The silk screens were about how to break the generational gap. There is a lack of communication and connection. If we were to center the entire community around a common denominator, for example a cucumber farm, where everyone eats cucumbers (metaphorically speaking), who would do what is necessary to raise the cucumbers and keep the farm alive? A common interest binds people together. “Umuntu ngumuntu ngabantu” is a Zulu phrase that translates into “A person is a person because of a people"
What direction would you like to expand your work into next?
I never wanted to make my work for other people, but there is a kindness to the people that understand my work. I send out positive energy and I get back positive energy from them. The more I work, the more I am able to see that there are people who are accepting of the energy in my work. At the end of the day they become friends and not collectors and curators.
In my current bodies of work, I am working with concepts of “space” and “peace.” I think about what I do as a healing project, fighting every action that we take against each other.
I’m moving more into abstract. A black artist has to navigate their art through literal space. If they veer into abstract, people don’t always buy into it. But abstraction is empowering, it allows me to counteract news after news of trauma. It is not necessarily in line with what I am “supposed” to do as a black artist. But we are making and building our own history. I am now part of the healing project. I draw peace.
*Veld: open, uncultivated country or grassland in southern Africa. It is conventionally classified by altitude into highveld, middleveld, and lowveld.

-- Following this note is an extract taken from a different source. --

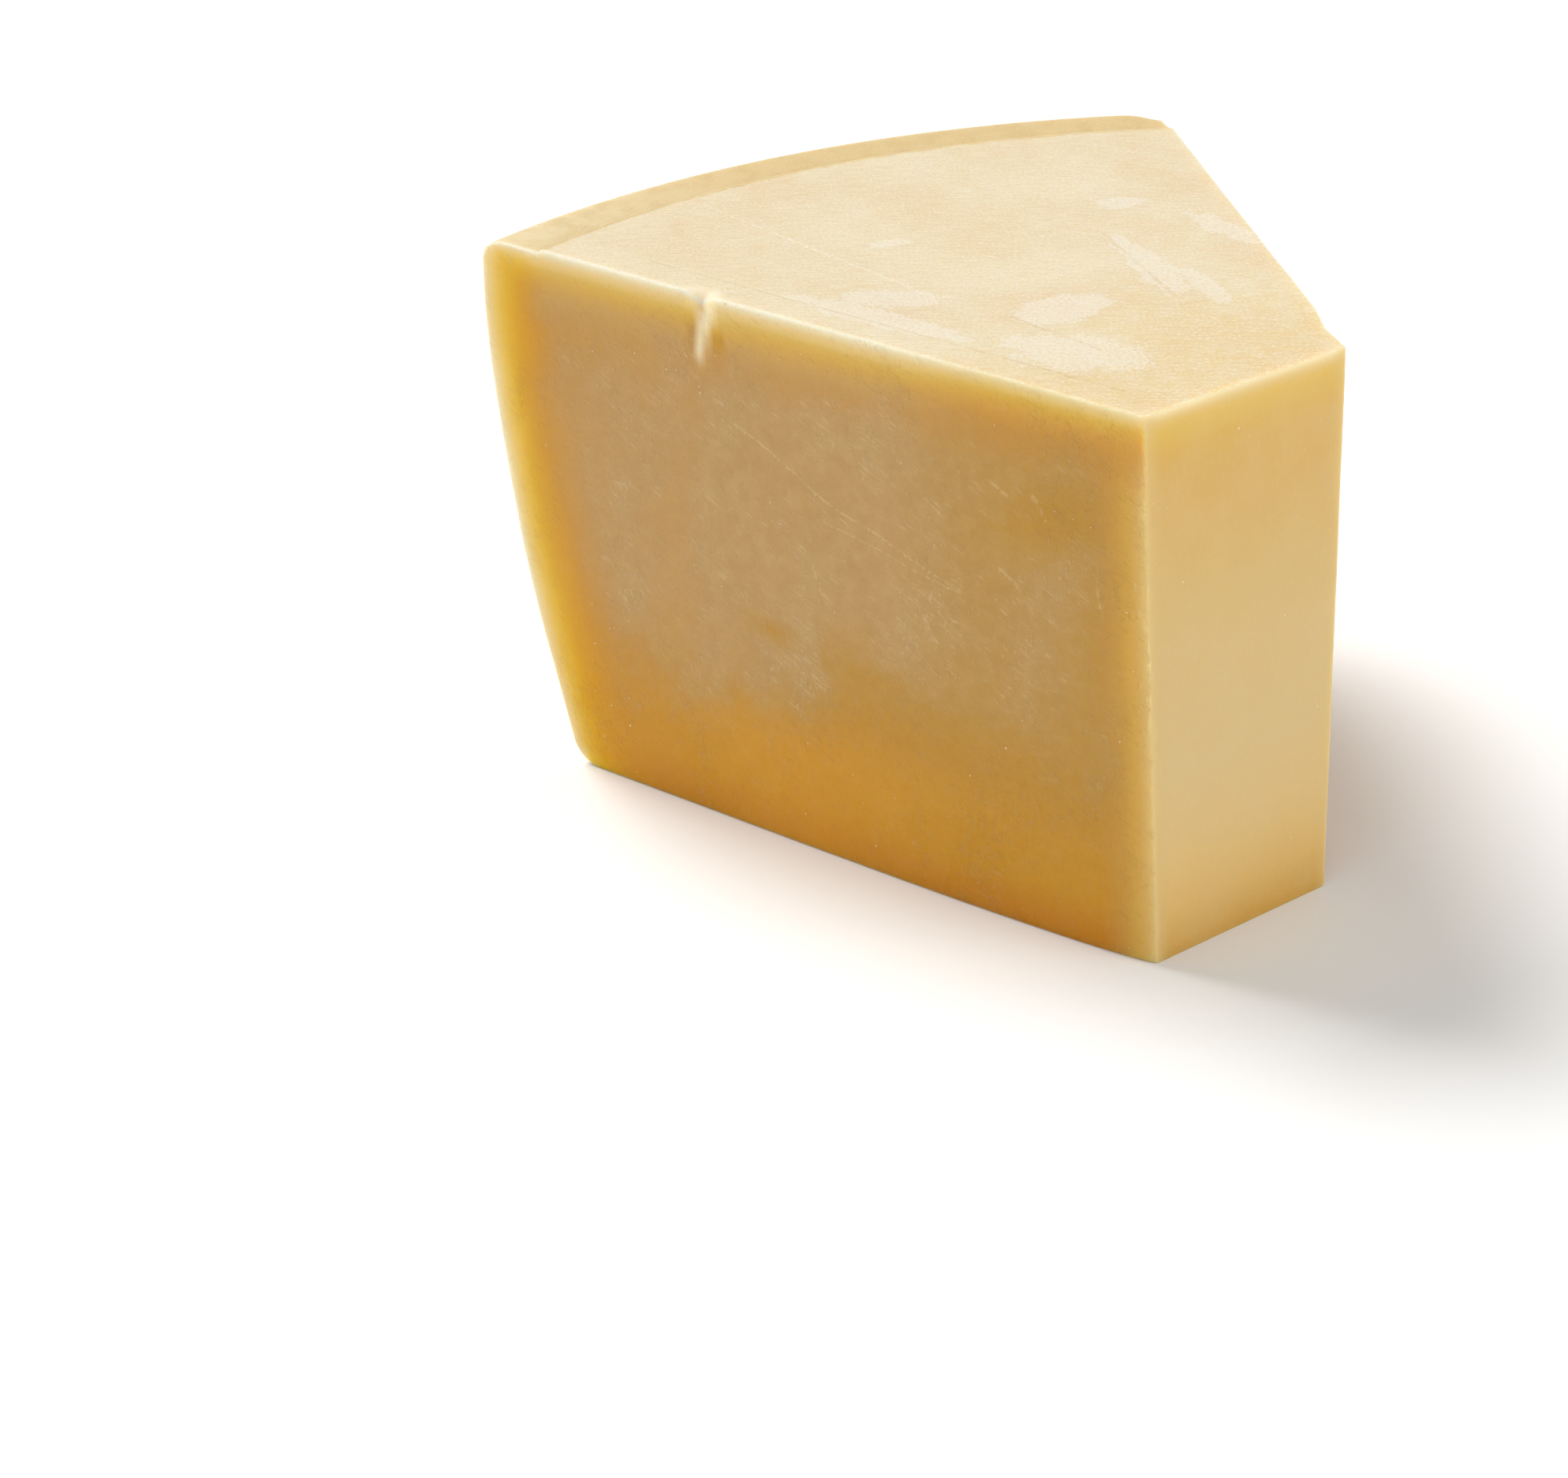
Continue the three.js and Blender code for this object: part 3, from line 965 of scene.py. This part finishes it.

Pebofatso Mokoena, born in 1993, is currently a practicing artist at 'Assemblage' in Johannesburg. He has participated in a number of curated exhibitions including Inner Nature, Beasts of No Nation, and South African Voices in Washington D.C. His work is represented in collections such as the South African Embassy Art Collection and the Smithsonian Museum of African Art, both in Washington DC, along with other private collections both locally and internationally.